Given the historically low ratings for this year’s Golden Globes and Grammy Awards shows, it was all but preordained that the Oscar telecast would, of course, follow suit and generate in-the-basement viewer numbers. Yet too many have been eager to pounce on those cliff-drop ratings as evidence that the Oscars — and, just maybe, the movies — are dying on the vine. For this was a very special year. In the same spirit, too many are now eager to declare, amid the anomaly of a pandemic, that going to a movie theater is becoming the horse-and-buggy experience of our time, just waiting to be put out to pasture by the cathartic convenience of the streaming revolution.

Sorry, but there’s more to life than convenience. There is also excitement, the thrill of collective experience (i.e., being part of an audience), and the grand intoxication of art. It’s trendy to see the future of movies as a matter of inevitable “market forces,” but it’s not like some preordained algorithm will determine whether or not people continue to seek out movies in theaters, and what those movies will be. To quote a corny old song: It’s a choice we’re making. Despite wins in seven categories, Netflix, at the Oscars, went another year without taking home the headline prizes it seeks, and maybe that should tell us something. Maybe Netflix should stop working so hard to triumph in the movie awards and kill movies as we know them at the same time.

Should the movies now just become spectacle: the equivalent of a gladiatorial contest or a trip to the CGI planetarium? Many say so. But if you eat nothing but popcorn, you should probably see a doctor, and Hollywood, by serving nothing but popcorn, could wind up starving itself. If what we now call movies for adults (what we used to just call, you know, movies) becomes the sole province of Netflix and other streaming services, those movies will be seen (sorry, but there’s no other phrase for it) as TV-movies, and they will become trivial, shoddier in quality (since they don’t have to come close to being great to fulfill a streaming service’s metric priorities), and the magic of movies will wither.

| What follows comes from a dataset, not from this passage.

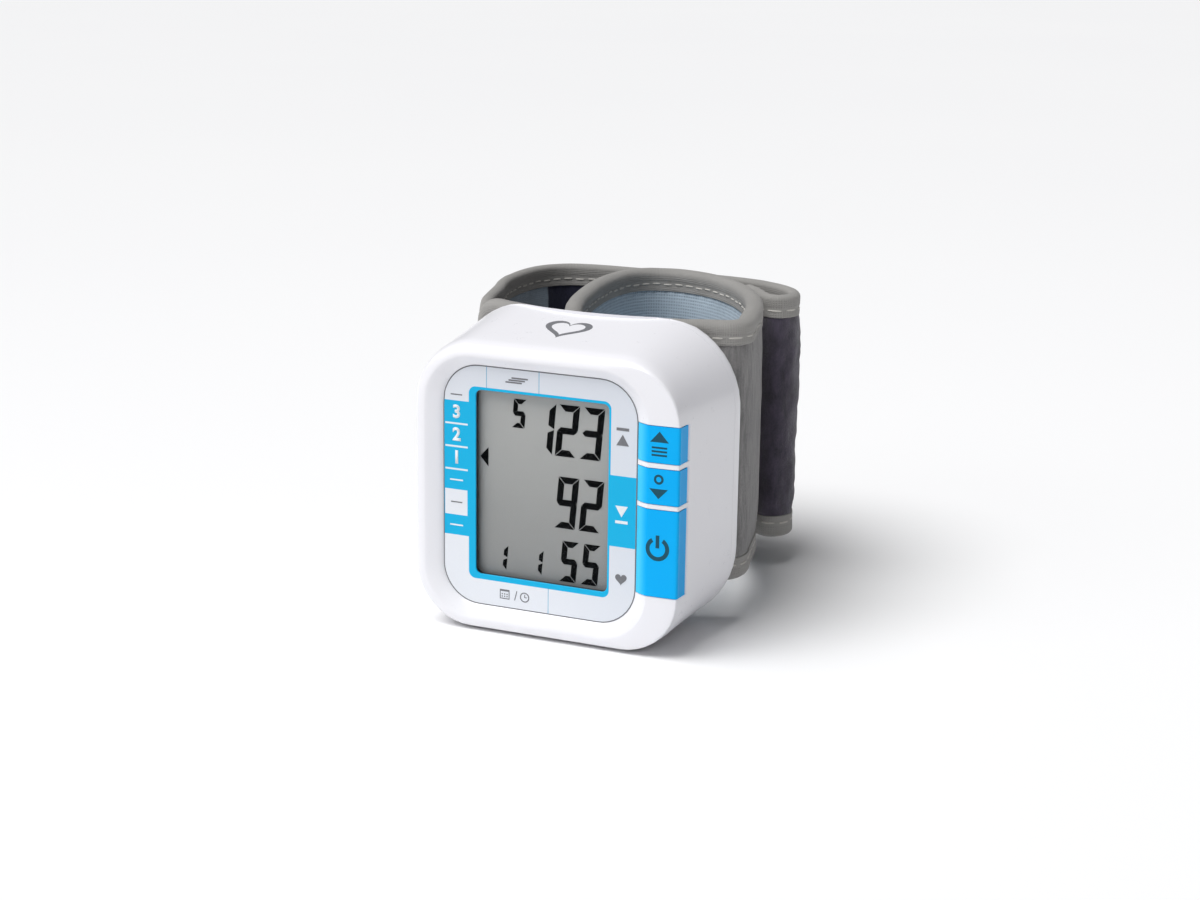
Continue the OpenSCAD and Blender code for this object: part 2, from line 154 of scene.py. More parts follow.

The movies that won Oscars this year were not “great escapes.” Not the way the films of old Hollywood were; not the way a terrific James Bond movie is. Yet I would gladly take “Nomadland,” with its finely cut empathy and ravaged spirit of survivalist adventure, over such venerable and stodgy past Oscar winners as “Out of Africa” or “The English Patient.” The film confirmed Chloé Zhao as a major voice (and Frances McDormand as the flinty voice of our underlying desperation), and it spoke to a year when people couldn’t escape, when just hanging on was as dramatic as it got.

That said, there’s never been a year quite like this year. And one of the key messages — of the Oscars, and of the streaming revolution — is that it’s time for Hollywood to take the high and the low and put them back together, to enlighten audiences while entertaining them, to provide an experience you want to escape your home to seek out. In that sense, this year’s Oscars, full of reverence but purged of show business, elegant and lofty but missing that crucial spark of vulgarity, were not just a stopgap but a lesson, a warning, almost a vaccination. The ceremony said: Yes, this is what the Oscars look like after a year of lockdown. And no, we can’t do this again. Instead, it’s time to do what the movie industry has done so many times before, usually better than anyone. It’s time to go back to the drawing board.